Kronish and Kadi Iyad Zahalka, an attorney who is head of the Muslim Shari’a Court in Jerusalem, will participate in “Voices for Interreligious Dialogue” on Sunday, Oct. 11, at Seton Hall University in South Orange.

Their joint appearance is the fifth Dr. Marcia Robbins Wilf Lecture of the university’s Sister Rose Thering Fund for Education in Jewish-Christian Studies.

NJJN: How do you go about pursuing your goal of peace?

Kronish: We have been working as an operation that promotes better understanding between the members of the three major religions of Israel — Judaism, Christianity, and Islam — and the Palestinian and Jewish people. We would like there to be peace in the region. That is our dream. Peaceful coexistence is our goal. Dialogue, education, and action are our methods.

NJJN: How well has this been going lately?

Kronish: It was better when we started in the good old days of the 1990s when there was Oslo and Jordan and [diplomatic relations were established] with the Vatican. We don’t try to replace the politicians. In the days when the peace process was doing better, we were a parallel process.

NJJN: Do you see any current hope for dialogue that will lead to a two-state solution?

Kronish: Dialogue is always possible. It depends on with whom. The leaders aren’t dialoguing, but educators and religious leaders are talking all the time…. I don’t hold to the idea that because we are in a slump right now there will never be peace. We operate on the axiom that it is possible.

NJJN: Do you do a lot of dialoguing with Muslims?

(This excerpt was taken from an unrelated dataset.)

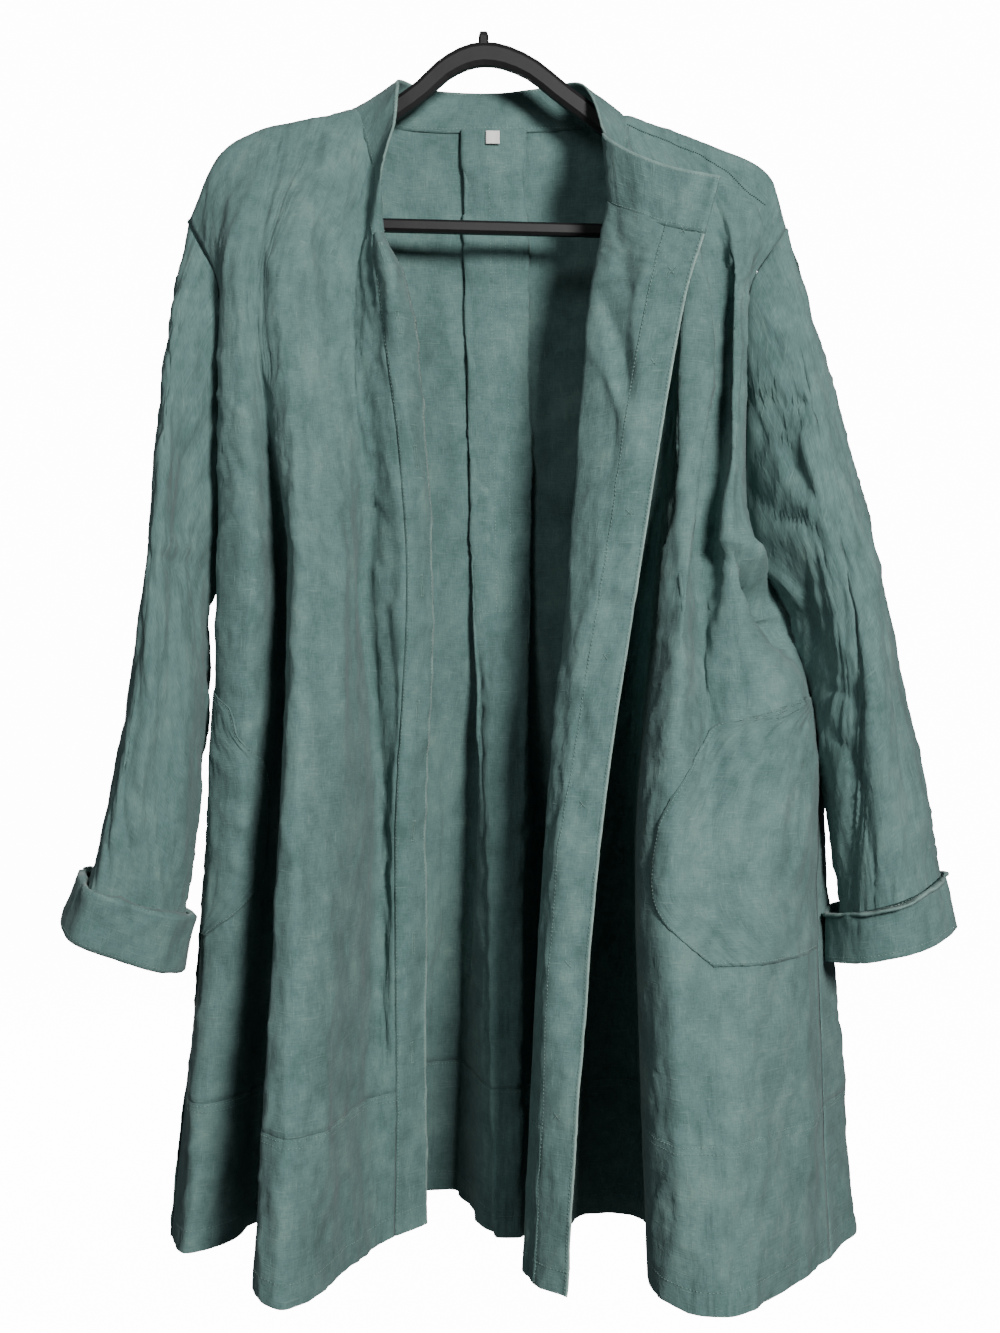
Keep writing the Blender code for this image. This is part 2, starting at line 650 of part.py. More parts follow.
def build_label():
    rows = []
    for z in (-77.5, -83.0, -89.5):
        rows.append([Vector((x, 37.2, z)) for x in (-6.5, 0.0, 6.5)])
    wall("size_label", rows, kind="white", thick=1.0, ends=(0, 0))


def swept(name, centres, widths, heights, kind, sides=8):
    """A moulding of rounded section along a line in the X-Z plane."""
    points, faces = [], []
    for index, centre in enumerate(centres):
        along = centres[min(index + 1, len(centres) - 1)] - centres[max(index - 1, 0)]
        along.normalize()
        up = Vector((-along.z, 0, along.x))
        for side in range(sides):
            turn = 2 * math.pi * (side + 0.5) / sides
            flat = Vector((0, math.copysign(abs(math.cos(turn)) ** 0.6, math.cos(turn)) * widths[index] / 2, 0))
            rise = up * math.copysign(abs(math.sin(turn)) ** 0.6, math.sin(turn)) * heights[index] / 2
            points.append((centre + flat + rise) * MM)
    for index in range(len(centres) - 1):
        for side in range(sides):
            after = (side + 1) % sides
            a, b = index * sides + side, index * sides + after
            faces.append((a, b, b + sides, a + sides))
    faces.append(tuple(range(sides - 1, -1, -1)))
    faces.append(tuple(range((len(centres) - 1) * sides, len(centres) * sides)))
    return solid(name, points, faces, kind)


# The top of the hanger from end to end: x, z of the middle line, height of the face
HANGER_TOP = (
    (-238, -166, 14), (-240, -141, 15), (-228, -120, 16), (-205, -103.8, 17), (-160, -94.6, 17), (-122, -89, 17),
    (-88, -70, 18), (-62, -51, 18), (-45, -35, 19), (-26, -24, 21), (-8, -20, 22), (12, -23, 21),
    (36, -34, 19), (60, -53, 18), (84, -71, 18), (112, -91.5, 18), (165, -108.0, 18), (212, -125.0, 17),
    (236, -146, 15), (240, -166, 14),
)
BAR_Z = (-170.0, -182.0)


def build_hanger():
    middle = [Vector((x, 0, z)) for x, z, height in HANGER_TOP]
    line = through(middle, 2)
    heights = through([Vector((height, 0, 0)) for x, z, height in HANGER_TOP], 2)
    heights = [value.x for value in heights]
    arch = swept("hanger", line, [13.0] * len(line), heights, "plastic")
    bar = swept("bar", [Vector((-238, 0, BAR_Z[0])), Vector((0, 0, sum(BAR_Z) / 2)), Vector((240, 0, BAR_Z[1]))],
                [12.0] * 3, [12.0] * 3, "plastic")
    stub = swept("stub", [Vector((-8, 0, -22)), Vector((-8, 0, -4)), Vector((-8, 0, 0))],
                 [10.0, 9.4, 7.0], [10.0, 9.4, 7.0], "plastic")
    for piece in (bar, stub):
        join = arch.modifiers.new("join", "BOOLEAN")
        join.operation = "UNION"
        join.solver = "EXACT"
        join.object = piece
        piece.hide_render = True
        piece.display_type = "WIRE"


for old in list(bpy.data.objects):
    bpy.data.objects.remove(old, do_unlink=True)
build_body()
build_pockets()
build_sleeves()
build_collar()
build_buttons()
build_label()
build_hanger()
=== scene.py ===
import math
import bpy
import numpy as np
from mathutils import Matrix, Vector, noise


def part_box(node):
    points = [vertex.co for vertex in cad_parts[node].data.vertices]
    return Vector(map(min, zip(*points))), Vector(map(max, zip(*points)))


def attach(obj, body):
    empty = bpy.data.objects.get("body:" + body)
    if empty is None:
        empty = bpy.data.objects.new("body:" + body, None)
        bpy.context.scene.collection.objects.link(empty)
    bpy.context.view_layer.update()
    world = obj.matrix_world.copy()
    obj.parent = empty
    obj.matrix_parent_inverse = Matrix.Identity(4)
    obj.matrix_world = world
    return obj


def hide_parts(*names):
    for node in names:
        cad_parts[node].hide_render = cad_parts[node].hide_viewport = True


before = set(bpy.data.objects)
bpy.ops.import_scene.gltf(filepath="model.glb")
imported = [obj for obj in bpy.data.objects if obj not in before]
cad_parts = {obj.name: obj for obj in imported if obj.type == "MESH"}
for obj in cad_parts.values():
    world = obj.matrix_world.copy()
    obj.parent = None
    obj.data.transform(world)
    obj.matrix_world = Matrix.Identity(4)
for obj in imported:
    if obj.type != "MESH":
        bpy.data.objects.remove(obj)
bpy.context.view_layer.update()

MM = 0.001


# The studio: a white sweep of paper under and far behind the coat, a lamp at the viewer's right, a weaker
# one high at the left, one behind for the coat's back, and an even room light. The camera stands level
# with the coat's middle, 1.6 m in front of the hanger.
EYE = Vector((6.74, -1600.0, -570.0))
FOCAL_PIXELS = 1780.0
PICTURE_MIDDLE = (500.0, 666.0)
PICTURE_HIGH = 1333
SENSOR = 36.0

camera = bpy.data.objects.new("camera", bpy.data.cameras.new("camera"))
camera.location = EYE * MM
camera.rotation_euler = (math.radians(90), 0, 0)
camera.data.sensor_width = SENSOR
camera.data.lens = SENSOR * FOCAL_PIXELS / PICTURE_HIGH
bpy.context.scene.collection.objects.link(camera)
bpy.context.scene.camera = camera


def lamp(name, place, aim, size, power, colour):
    data = bpy.data.lights.new(name, "AREA")
    data.shape = "DISK"
    data.size, data.energy, data.color = size, power, colour
    made = bpy.data.objects.new(name, data)
    made.location = place
    made.rotation_euler = (Vector(aim) - Vector(place)).to_track_quat("-Z", "Y").to_euler()
    bpy.context.scene.collection.objects.link(made)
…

Kronish: Yes, particularly with Muslims who are citizens of Israel.

NJJN: You are joining in a dialogue at Seton Hall with Kadi Iyad Zahalka, who is one of 11 Shari’a law judges in Israel. The word “Shari’a” is scary to a lot of American Jews and Christians. Should it be?

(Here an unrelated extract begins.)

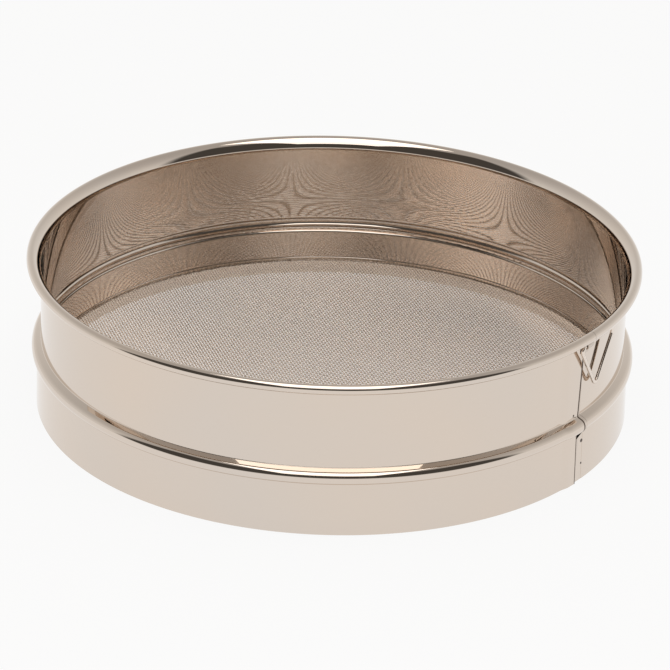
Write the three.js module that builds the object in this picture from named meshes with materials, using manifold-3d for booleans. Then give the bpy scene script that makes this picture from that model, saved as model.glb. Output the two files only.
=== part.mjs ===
// A round sieve: one rolled strip of sheet forms the hoop, with a wired rim, a pressed bead and a
// lap seam. A wire mesh is held in its foot by a clamp ring, and a wire loop hangs from a clip.
// Millimetres, +Z up. The origin is the centre of the hoop's lower edge.
import * as THREE from "three";
import { mergeVertices } from "three/addons/utils/BufferGeometryUtils.js";
import Module from "manifold-3d";

const wasm = await Module();
wasm.setup();

// Driving dimensions of the hoop
const hoopOuterRadius = 130; // over the rolled rim
const hoopHeight = 67.4;
const sheet = 0.5; // thickness of the hoop's strip
const rimOverhang = 5.7; // the rim stands out this far past the upper wall
const rimWireRadius = 1.25;
const rimWireClearance = 0.35; // between the wire and the curl round it
const flareRadius = 6; // the wall opens out on this radius before it curls
const curlEnd = THREE.MathUtils.degToRad(-170); // where the curl's cut edge stops, under the rim
const beadProjection = 4; // the bead stands out this far past the upper wall
const beadRadius = 2.8; // of the bead's crown, on the middle of the sheet
const beadHeight = 25.4; // of the crown's middle
const beadShoulder = THREE.MathUtils.degToRad(70); // above this the crown runs straight to the wall
const footStep = 1.9; // the lower wall stands out this far past the upper wall, at the bead
const footFlare = 0.4; // and spreads this much more on its way down

// The lap seam, where the strip's two ends overlap
const seamAngle = THREE.MathUtils.degToRad(-35); // of the outer layer's cut edge
const lapWidth = 8;
const lapGap = 0.15; // between the two layers
const joggleWidth = 5; // length over which the outer layer steps out
const joggleLead = 1.4; // the step ends this far before the inner layer starts
const rimButtGap = 0.3; // between the ends of the curl
const lapInset = 0.05; // the inner layer's tongue is this much thinner on each face
const lapTopDrop = 1; // the tongue stops this far below the flare

// The mesh and the ring that clamps it
const meshHeight = 6.5; // of the mesh's middle plane
const meshWireRadius = 0.35;
const weaveRise = 0.25; // a wire's middle rises and falls this far at the crossings
const meshWireCount = 14; // each way
const flangeThickness = 0.3; // of the mesh's turned-up border
const flangeHeight = 2.6; // above the mesh's middle plane
const borderWidth = 2.2; // flat ring that the wires end in
const borderThickness = 0.6;
const wireBite = 1.1; // length of each wire's end inside that ring
const clampSheet = 0.4;
const clampClearance = 0.25; // clamp ring to flange
const flangeClearance = 0.25; // flange to the hoop at its closest
const lipRadius = 1.2; // of the lip at the ring's top, on the middle of its sheet
const lipTurn = THREE.MathUtils.degToRad(48); // the lip leans out this far
const lipDrop = 1.2; // from the hoop's lower crease down to the lip's edge
const toeRadius = 0.6; // of the foot turned in at the ring's lower edge
const toeClearance = 1.15; // between that foot and the mesh's border

// The hanging loop and its clip
const loopWireRadius = 0.8;
const loopWidth = 28.6; // corner to corner on the wire's middle, before the corners are bent
const loopDepth = 21.5; // top bar to the lower corner, likewise
const loopBend = 2; // bend radius of the corners
const clipCornerGap = 0.37; // from the clip to the start of the bend at the bar's end
const barDrop = 3.8; // from the middle of the rim wire down to the loop's bar
const clipWidth = 4.6;
const clipSheet = 0.35;
const clipClearance = 0.25; // round the bar
const clipWallGap = 0.25; // clip to the hoop's outer layer
const clipLeafLength = 4.1; // below the bar
const clipHookEnd = THREE.MathUtils.degToRad(-110); // where the clip's hook stops, under the bar

// How finely round forms are faceted
const stationCount = 64; // round the hoop
const curlSteps = 12;
const flareSteps = 3;
const beadSteps = 7;
const rimWireSides = 6;
const lipSteps = 3;
const loopSides = 8;
const bendSteps = 4;
const hookSteps = 9;
const meshWireSides = 4;
const shortRunShare = 1 / 4; // of a step or pitch: a shorter run than this is left out

// Sizes that follow from these
const rimTubeRadius = rimWireRadius + rimWireClearance + sheet;
const rimMiddle = hoopOuterRadius - rimTubeRadius; // radius of the rim wire's middle
const rimHeight = hoopHeight - rimTubeRadius; // and its height
const wallOuter = hoopOuterRadius - rimOverhang;
const wallMiddle = wallOuter - sheet / 2;
const curlRadius = rimTubeRadius - sheet / 2;
const beadMiddle = wallMiddle + beadProjection - beadRadius; // radius of the bead section's centre
const footMiddleTop = wallMiddle + footStep;
const footMiddleBottom = footMiddleTop + footFlare;
const lapStep = sheet + lapGap;
const shoulderRadius = beadMiddle + beadRadius * Math.cos(beadShoulder);
const shoulderHeight = beadHeight + beadRadius * Math.sin(beadShoulder);
const upperCrease = shoulderHeight + (shoulderRadius - wallMiddle) / Math.tan(beadShoulder);
const lowerCrease = beadHeight - Math.sqrt(beadRadius ** 2 - (footMiddleTop - beadMiddle) ** 2);
const flareAngle = Math.acos((flareRadius - rimMiddle + wallMiddle) / (flareRadius - curlRadius));
const flareStart = rimHeight - (flareRadius - curlRadius) * Math.sin(flareAngle);

// Radius of the foot's inner face at a height, on the straight stretch below the crease.
function footInner(height) {
  const share = height / lowerCrease;
  return footMiddleBottom - share * footFlare - sheet / 2;
}

// The loop hangs with one end of its straight bar in the clip, this far off the clip's middle.
const cornerHalfAngle = Math.atan2(loopDepth, loopWidth / 2) / 2;
const straightHalf = loopWidth / 2 - loopBend / Math.tan(cornerHalfAngle);
const loopSlide = straightHalf - clipWidth / 2 - clipCornerGap;

const flangeTop = meshHeight + flangeHeight;
const flangeOuter = footInner(flangeTop) - flangeClearance;
const flangeInner = flangeOuter - flangeThickness;
const clampOuter = flangeInner - clampClearance;
const clampMiddle = clampOuter - clampSheet / 2;

const finishes = {
  polished: { color: 0xcfc7bd, roughness: 0.12, metalness: 1 },
  satin: { color: 0xb7ada1, roughness: 0.3, metalness: 1 },
  wire: { color: 0xc4bcb0, roughness: 0.22, metalness: 1 },
};

// A named mesh of its own material.
function piece(name, geometry, finish) {
  const mesh = new THREE.Mesh(geometry, new THREE.MeshStandardMaterial(finish));
  mesh.name = name;
  return mesh;
}

// Points of an arc about a centre, from one angle to another, both ends included.
function arc(centreX, centreY, radius, from, to, steps) {
  const points = [];
  for (let i = 0; i <= steps; i++) {
    const angle = from + ((to - from) * i) / steps;
    points.push(
      new THREE.Vector2(centreX + radius * Math.cos(angle), centreY + radius * Math.sin(angle)),
    );
  }
  return points;
}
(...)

Kronish: It would be like asking an Orthodox Jew, “Should we be afraid of Halacha?” Certain Jewish extremist Halacha in the West Bank you should be afraid of, but most Orthodox Jews you don’t have to be afraid of. Shari’a is the Muslim parallel to Halacha. It is the way religious Muslims live their religious lives and has all kinds of interpretations, from the very moderate to the very extreme.

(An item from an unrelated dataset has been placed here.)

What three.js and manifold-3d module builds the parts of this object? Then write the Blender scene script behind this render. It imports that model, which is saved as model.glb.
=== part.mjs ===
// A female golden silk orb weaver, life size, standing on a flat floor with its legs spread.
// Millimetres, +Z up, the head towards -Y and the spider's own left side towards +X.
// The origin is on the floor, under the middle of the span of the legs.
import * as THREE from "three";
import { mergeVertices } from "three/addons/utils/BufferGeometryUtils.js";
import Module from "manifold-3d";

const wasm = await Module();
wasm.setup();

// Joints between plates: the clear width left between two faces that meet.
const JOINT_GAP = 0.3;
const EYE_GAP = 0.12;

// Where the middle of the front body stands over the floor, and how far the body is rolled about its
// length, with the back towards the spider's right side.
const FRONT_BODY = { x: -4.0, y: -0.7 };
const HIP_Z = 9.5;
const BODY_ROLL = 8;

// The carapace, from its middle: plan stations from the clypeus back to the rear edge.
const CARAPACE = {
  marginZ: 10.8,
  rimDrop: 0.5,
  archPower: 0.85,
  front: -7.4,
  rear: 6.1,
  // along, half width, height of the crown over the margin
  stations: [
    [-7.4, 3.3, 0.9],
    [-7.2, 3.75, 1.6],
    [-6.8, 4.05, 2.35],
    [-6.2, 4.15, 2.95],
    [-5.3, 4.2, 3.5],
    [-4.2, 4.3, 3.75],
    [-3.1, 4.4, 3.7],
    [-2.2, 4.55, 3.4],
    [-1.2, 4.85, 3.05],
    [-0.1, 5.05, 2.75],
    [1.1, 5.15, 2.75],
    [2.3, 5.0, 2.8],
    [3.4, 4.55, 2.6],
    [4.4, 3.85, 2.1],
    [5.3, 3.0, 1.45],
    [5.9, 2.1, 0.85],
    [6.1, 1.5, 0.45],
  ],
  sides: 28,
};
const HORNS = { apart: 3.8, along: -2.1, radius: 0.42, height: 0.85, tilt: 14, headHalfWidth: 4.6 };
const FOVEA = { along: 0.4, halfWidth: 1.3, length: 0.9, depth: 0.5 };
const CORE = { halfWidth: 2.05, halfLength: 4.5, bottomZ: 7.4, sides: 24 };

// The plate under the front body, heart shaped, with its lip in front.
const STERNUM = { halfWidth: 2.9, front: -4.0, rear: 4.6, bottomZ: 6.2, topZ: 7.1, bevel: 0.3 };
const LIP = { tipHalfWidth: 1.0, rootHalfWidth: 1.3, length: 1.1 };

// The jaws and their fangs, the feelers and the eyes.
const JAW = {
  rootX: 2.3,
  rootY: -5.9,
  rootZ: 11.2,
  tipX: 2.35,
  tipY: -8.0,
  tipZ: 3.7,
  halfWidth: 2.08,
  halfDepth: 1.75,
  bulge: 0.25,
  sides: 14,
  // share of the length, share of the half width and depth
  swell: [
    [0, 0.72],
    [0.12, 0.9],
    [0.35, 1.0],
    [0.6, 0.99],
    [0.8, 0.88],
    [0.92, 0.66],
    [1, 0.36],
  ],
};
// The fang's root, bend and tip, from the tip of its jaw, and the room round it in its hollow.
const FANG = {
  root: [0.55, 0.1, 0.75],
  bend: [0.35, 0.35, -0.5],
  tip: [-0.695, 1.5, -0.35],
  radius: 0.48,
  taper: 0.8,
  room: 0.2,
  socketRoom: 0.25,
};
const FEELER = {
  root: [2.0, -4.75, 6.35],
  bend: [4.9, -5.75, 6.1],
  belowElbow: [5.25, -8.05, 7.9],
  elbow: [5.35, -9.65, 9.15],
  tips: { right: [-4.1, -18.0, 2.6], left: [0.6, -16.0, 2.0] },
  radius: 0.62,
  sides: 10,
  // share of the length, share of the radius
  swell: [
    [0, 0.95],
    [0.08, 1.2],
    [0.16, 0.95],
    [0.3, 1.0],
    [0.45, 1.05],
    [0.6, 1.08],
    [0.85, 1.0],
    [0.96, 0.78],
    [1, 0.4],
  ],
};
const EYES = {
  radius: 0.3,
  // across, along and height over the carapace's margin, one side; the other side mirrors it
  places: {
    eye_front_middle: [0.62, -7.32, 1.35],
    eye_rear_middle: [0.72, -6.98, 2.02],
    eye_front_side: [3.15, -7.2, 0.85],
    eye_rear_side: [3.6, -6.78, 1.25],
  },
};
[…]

NJJN: A commentator on your blog wrote, “No follower of Muhammad can ever be a friend to a Jew, Christian, Buddhist, Hindu or any other non-Muslim because Shari’a prohibits it.” How do you answer that?

Kronish: It is completely wrong. It is just a statement made by a completely ignorant person who read the internet. I know Muslims around the world who are active in dialogue with Jews in accord with many, many verses in the Koran.

NJJN: Do you feel Israeli Arabs face second-class citizenship?

Kronish: There are many Palestinian Arabs who are seeking to become part of Israeli society and so do suffer, but I would not label them second-class citizens. In the West Bank it is a different story. They are dealing with a different issue — the issue of Israeli occupation. But the two peoples are related. If you are a Palestinian living in Israel and things happen to your people in the West Bank and Gaza, that will spill over to the way you feel about it.

NJJN: You write about “dangerous Jewish terrorists.” How do you deal with the issue?

Kronish: I’ve been involved in the last three years in a coalition called “Tag Meir.” It means “Life Tag” as opposed to the “price tag” attacks on Palestinians by Jewish extremists. We are tackling problems of Jewish extremists. We need better law enforcement to bring people to trial. In the longer range there is education and public policy, lobbying the Knesset to take action. It’s a long haul. 

NJJN: What would you like your audience to know when you appear at Seton Hall with Kadi Iyad Zahalka?

Kronish: I want them to meet an Israeli Arab Muslim who is proud of his religion and is able to espouse a view of moderation so that they don’t have to fear Shari’a law and will help them over Islamophobia if they have it. He is an intelligent, alive, Muslim citizen of Israel who can speak in a rational fashion so they will think not all Muslims are terrorists who are out to kill you.